Investment - an item (e.g. shares) purchased in the hope of obtaining more income or capital growth.
Investment trust - a limited company whose shares are quoted on the stock market. It concentrates on forming portfolios of shares quoted on the world's stock markets. The price of a share in an investment trust is determined by supply and demand. Unlike a unit trust or OEIG, the price at which they are bought or sold does not always reflect the value of the underlying investments.
Listed - if a share is listed, it is traded on a major exchange e.g. the FTSE.
London Stock Exchange - the UK market where shares are traded.
Limited company - a company whose shares cannot be sold to the general public.
Margin call- where an investor buys shares or other assets and puts down only part of their value. The stockbroker can 'call in' that margin at certain times, requiring the investor to come up with the shares' full price.
Market sector - see Sector.
Momentum investing - where a share is bought or sold on the expectation that there is an upwards or downwards movement in its share price independent of the underlying value in the share itself.
OEIC - these investment funds are collective investments that are structured as a company.
Open outcry - the traditional method of buying and selling shares or other assets on exchanges: traders in a room, dealing with each other face-to-face. Now largely superseded by electronic trading.

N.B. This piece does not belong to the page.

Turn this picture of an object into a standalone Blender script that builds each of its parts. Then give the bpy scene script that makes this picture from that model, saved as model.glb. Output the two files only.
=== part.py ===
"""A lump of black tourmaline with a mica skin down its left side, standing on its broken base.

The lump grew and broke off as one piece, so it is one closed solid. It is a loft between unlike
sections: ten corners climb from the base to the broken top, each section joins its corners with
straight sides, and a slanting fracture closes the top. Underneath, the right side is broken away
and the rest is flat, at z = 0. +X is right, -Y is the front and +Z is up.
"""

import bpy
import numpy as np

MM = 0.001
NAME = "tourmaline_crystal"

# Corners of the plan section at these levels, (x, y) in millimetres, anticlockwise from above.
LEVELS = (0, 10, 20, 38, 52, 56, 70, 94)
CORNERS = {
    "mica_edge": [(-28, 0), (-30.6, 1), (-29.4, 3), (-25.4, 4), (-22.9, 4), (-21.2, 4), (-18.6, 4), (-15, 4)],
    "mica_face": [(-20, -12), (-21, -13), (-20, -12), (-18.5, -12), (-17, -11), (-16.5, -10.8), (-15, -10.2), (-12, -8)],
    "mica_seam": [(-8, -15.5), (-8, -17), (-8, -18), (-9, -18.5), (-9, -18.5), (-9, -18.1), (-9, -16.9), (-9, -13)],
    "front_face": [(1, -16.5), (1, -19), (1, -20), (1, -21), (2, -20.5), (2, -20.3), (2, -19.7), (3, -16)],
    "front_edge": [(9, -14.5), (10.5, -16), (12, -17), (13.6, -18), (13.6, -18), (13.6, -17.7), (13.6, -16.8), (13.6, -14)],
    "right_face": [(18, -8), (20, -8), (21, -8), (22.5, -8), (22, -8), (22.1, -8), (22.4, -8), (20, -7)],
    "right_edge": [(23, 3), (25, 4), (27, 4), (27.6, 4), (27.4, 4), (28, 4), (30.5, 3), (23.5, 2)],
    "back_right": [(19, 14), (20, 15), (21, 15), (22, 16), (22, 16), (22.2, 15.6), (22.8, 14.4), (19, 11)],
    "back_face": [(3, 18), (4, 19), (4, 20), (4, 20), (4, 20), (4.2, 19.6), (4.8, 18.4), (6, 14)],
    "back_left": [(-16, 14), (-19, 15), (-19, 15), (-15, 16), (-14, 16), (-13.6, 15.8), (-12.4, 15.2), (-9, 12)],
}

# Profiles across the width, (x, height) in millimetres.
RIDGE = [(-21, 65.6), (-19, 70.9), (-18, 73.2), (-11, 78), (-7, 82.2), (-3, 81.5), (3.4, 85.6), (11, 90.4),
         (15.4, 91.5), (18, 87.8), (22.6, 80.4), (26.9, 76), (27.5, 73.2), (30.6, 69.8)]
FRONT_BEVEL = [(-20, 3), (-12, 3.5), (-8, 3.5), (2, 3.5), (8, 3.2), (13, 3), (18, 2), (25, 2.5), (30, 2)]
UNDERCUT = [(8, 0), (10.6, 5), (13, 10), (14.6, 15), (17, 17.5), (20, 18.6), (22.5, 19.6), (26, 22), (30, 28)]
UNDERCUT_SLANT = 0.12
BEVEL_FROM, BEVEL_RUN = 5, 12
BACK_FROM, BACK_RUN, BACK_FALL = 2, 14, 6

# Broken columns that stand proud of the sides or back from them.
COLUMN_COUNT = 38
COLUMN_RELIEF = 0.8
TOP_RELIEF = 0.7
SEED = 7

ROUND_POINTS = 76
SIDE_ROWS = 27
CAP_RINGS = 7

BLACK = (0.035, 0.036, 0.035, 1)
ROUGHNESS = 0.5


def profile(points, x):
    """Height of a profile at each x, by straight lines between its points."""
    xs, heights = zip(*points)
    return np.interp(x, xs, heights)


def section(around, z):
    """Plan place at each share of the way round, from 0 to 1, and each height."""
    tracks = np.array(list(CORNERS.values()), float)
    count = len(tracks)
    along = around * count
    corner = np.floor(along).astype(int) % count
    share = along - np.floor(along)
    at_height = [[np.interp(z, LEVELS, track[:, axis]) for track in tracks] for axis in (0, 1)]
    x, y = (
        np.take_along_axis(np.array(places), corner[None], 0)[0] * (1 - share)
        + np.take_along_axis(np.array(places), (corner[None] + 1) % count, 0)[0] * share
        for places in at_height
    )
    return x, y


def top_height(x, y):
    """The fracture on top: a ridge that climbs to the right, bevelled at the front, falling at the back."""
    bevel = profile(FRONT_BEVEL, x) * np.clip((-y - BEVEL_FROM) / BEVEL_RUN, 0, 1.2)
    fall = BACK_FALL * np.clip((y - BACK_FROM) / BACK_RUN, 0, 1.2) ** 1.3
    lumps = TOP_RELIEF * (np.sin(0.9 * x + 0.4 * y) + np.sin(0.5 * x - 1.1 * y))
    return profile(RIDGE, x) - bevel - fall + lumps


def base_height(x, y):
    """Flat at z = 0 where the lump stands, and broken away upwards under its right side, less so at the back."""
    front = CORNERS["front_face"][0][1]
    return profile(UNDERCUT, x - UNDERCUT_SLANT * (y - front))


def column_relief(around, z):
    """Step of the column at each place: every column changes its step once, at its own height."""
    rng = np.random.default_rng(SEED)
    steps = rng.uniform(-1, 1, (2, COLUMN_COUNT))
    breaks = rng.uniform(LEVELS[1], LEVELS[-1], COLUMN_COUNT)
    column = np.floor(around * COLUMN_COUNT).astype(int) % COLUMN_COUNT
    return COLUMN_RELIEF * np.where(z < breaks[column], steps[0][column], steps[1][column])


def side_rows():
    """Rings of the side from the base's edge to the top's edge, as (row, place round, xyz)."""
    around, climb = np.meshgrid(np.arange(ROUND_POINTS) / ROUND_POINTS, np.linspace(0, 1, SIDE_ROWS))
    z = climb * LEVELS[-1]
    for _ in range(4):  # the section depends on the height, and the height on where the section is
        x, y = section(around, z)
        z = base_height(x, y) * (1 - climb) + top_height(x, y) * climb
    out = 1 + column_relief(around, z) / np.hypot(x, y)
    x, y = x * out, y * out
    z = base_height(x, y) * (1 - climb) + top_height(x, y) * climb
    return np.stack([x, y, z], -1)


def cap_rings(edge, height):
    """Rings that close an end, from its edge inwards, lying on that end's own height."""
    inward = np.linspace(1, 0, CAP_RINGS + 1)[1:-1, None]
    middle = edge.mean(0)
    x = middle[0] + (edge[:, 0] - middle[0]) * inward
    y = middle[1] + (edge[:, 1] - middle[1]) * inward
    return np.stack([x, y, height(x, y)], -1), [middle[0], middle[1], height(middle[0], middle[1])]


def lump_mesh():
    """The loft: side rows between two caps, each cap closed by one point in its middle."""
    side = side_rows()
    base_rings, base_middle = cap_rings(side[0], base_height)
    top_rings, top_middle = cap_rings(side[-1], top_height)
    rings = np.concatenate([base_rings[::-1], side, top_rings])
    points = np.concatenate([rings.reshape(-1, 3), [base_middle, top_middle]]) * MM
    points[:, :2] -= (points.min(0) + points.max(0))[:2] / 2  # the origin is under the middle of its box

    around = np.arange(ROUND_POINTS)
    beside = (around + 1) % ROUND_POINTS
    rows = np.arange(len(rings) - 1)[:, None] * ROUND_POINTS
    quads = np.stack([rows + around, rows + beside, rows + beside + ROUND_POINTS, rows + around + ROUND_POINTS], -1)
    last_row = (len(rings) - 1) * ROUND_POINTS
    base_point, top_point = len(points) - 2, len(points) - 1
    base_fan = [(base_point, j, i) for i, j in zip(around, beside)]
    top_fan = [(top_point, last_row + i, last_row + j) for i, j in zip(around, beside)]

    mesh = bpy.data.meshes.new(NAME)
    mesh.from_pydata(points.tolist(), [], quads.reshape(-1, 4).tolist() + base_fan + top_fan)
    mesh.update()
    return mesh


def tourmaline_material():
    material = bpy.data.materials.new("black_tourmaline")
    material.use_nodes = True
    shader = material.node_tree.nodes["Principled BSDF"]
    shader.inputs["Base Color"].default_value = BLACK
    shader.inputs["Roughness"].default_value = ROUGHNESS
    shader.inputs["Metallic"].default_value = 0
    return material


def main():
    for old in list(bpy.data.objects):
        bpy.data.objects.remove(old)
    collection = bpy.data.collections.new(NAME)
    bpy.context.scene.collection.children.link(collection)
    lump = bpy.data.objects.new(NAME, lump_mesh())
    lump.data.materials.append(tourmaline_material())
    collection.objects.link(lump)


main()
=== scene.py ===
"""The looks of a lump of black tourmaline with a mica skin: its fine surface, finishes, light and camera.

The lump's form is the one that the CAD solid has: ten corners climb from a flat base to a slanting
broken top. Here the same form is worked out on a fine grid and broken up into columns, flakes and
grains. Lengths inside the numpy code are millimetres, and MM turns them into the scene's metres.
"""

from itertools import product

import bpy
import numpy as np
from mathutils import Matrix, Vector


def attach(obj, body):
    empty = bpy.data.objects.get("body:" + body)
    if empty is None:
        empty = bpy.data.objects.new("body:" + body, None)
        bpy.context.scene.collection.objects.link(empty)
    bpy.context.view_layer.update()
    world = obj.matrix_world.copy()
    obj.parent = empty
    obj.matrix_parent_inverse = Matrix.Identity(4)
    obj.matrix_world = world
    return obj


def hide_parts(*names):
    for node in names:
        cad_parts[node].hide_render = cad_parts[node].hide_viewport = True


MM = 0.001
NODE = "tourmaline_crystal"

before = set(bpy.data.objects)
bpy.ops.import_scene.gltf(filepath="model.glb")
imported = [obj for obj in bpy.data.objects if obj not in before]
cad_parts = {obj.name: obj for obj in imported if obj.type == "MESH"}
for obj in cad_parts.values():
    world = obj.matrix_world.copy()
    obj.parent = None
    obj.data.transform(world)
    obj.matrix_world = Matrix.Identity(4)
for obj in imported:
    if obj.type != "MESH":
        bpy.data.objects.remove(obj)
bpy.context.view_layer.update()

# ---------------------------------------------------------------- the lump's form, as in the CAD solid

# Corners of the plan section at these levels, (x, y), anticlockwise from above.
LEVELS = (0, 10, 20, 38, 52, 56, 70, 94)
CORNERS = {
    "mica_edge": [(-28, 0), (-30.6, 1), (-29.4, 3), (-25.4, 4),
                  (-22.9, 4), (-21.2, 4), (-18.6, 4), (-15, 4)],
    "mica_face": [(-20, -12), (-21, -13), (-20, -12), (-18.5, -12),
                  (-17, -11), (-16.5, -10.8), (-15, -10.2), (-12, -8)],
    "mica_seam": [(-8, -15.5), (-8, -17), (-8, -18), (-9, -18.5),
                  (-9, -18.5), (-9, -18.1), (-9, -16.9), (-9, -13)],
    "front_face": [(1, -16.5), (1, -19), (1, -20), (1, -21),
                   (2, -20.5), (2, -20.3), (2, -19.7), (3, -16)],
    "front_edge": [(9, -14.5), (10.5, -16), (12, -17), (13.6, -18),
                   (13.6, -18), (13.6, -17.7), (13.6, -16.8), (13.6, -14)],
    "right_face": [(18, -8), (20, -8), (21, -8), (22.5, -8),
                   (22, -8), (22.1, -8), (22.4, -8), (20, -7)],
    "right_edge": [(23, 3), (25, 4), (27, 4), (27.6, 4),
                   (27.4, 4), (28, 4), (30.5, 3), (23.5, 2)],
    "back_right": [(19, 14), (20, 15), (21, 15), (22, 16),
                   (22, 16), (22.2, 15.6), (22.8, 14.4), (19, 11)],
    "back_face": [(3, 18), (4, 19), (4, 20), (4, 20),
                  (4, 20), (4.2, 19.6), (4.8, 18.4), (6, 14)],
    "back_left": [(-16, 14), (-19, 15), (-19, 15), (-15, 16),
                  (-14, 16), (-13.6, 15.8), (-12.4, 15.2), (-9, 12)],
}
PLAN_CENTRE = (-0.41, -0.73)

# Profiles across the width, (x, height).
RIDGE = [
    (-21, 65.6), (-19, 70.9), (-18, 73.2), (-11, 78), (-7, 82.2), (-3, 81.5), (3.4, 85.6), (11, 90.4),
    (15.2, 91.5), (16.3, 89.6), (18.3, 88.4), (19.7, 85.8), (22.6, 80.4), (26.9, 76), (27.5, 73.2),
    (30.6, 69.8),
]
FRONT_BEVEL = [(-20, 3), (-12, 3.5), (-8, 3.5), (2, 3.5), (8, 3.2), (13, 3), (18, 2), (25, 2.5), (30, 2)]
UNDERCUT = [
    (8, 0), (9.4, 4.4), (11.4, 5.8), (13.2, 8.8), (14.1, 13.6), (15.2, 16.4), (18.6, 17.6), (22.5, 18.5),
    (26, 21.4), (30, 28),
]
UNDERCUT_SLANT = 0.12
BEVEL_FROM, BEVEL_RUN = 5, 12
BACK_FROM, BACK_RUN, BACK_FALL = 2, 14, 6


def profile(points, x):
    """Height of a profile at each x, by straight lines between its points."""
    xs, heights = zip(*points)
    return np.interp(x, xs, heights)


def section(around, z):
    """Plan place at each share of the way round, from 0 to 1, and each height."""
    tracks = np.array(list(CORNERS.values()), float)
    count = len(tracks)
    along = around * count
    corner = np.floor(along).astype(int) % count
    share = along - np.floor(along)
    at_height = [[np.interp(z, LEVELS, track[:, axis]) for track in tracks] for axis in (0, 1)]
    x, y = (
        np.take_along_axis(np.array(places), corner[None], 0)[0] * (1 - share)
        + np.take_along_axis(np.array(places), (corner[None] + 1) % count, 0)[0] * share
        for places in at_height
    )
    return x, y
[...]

PIE (Price Earnings) - a ratio showing how many years of net profits it would take for earnings to equal a share's current share price.
Personal pension - a means of saving for retirement. The money saved is invested in shares or other assets. At retirement, between the ages of 50 and 75, the final pot (minus up to 25%, which can be taken as a tax-free lump sum), is used to buy an annuity, a guaranteed annual income.
Portfolio - a collection of investments.
Pooled fund - a fund or other investment vehicle which invests in other shares. Also known as 'collective' fund. Examples are unit or investment trusts.
Pound-cost averaging - the process of investing in shares or funds through regular contributions rather than a large single lump sum. If shares fall, the price of all the shares bought are 'averaged' down. The reverse happens if shares rise.
Private limited company - a company whose shares cannot be sold to the general public nor traded on a stock exchange. Denoted by the letters 'Ltd'.
Profits before tax (Pre-tax profits) - profits made by a business after income and other expenses have been taken into account.
Profit and loss accounts - a statement showing an organisation's profit or loss over time, normally 12 months. All limited companies, both private and public, are obliged to provide this information as part of their annual accounts submitted to Companies House.
Public limited company - A business whose shares are traded on the stock market. Denoted by the letters 'plc'.
Sector - a subset of the market where the component shares are grouped together, based on similarities in their businesses.
Stamp duty - a tax of 0.5% levied on all purchases of shares traded on the London Stock Exchange.
State pension - an income paid by the state to people who reach retirement age (currently 65 for men and 60 to 65 for women).
Stakeholder pension - a type of personal pension introduced by the government in April 2001. To be classified as a stakeholder, it must have no initial charges, annual charges of 1 % or less a year, accept minimum contributions of £20 a month and be transferable between managers without penalty. Income can be taken at any age between 50 and 75 and up to 25% of the amount saved can be taken as tax-free cash.
Stock market - the market where shares are traded (e.g. London Stock Exchange).
Stockbroker - someone who buys and sells shares on behalf of a client. May also give advice.
Tracker funds ('trackers') - funds which 'track' a given index of shares, e.g. the FTSE 100, and replicate its movement up or down.
Unit trust - a collective investment that is open-ended. The underlying securities are held in the name of an independent trustee. Investors acquire units. To reflect the cost of buying and selling the units, these are sold to investors at the offer price and repurchased at the lower bid price.
Value investing - where a share is bought on the basis of an examination of its 'real' value (based on profit and loss and other factors).